[Data entries]
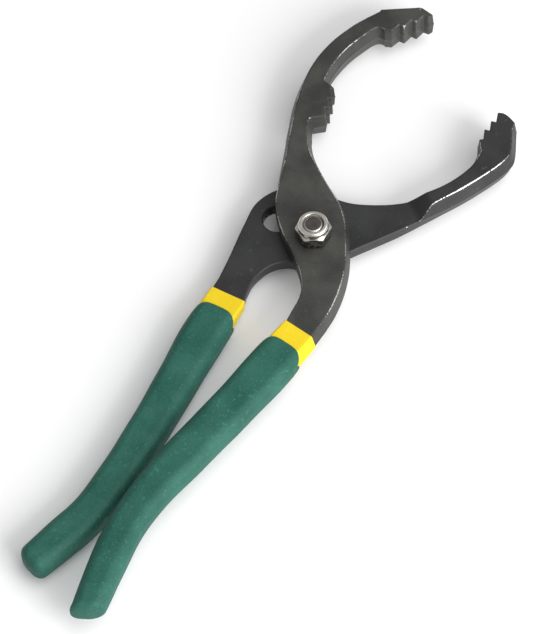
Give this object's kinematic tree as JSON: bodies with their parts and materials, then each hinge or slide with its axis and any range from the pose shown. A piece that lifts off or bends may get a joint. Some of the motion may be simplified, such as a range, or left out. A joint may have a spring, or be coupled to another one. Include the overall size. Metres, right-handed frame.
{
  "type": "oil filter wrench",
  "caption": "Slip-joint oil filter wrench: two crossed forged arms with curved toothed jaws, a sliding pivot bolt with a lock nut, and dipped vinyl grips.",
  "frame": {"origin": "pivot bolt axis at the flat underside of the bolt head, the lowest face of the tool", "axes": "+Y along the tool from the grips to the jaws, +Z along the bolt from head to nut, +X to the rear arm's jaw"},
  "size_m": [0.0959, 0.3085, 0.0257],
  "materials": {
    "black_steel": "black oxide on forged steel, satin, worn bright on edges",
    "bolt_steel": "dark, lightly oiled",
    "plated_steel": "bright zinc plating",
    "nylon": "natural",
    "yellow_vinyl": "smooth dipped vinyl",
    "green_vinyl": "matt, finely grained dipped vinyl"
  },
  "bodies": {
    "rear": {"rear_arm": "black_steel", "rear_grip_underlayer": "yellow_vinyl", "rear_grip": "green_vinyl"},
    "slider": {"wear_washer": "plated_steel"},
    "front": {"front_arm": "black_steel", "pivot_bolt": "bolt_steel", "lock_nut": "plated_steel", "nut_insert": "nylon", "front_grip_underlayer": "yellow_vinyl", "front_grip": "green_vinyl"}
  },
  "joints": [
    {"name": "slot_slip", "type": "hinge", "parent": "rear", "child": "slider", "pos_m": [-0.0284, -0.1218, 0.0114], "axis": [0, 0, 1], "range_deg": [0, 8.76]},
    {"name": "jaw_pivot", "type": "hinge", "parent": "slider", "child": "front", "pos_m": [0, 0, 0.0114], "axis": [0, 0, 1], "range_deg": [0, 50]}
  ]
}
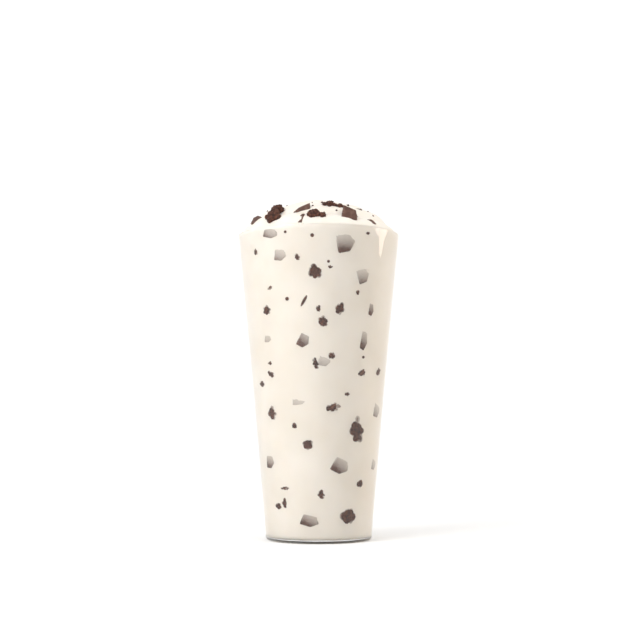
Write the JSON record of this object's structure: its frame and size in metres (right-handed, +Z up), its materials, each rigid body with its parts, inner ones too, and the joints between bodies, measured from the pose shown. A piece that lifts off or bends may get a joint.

Your task ::
Look above for lines with the word "joints" and copy them all.

Response to this exercise ::
  "joints": [
Write the JSON record of this object's structure: its frame and size in metres (right-handed, +Z up), its materials, each rigid body with its parts, inner ones too, and the joints between bodies, measured from the pose shown. A piece that lifts off or bends may get a joint.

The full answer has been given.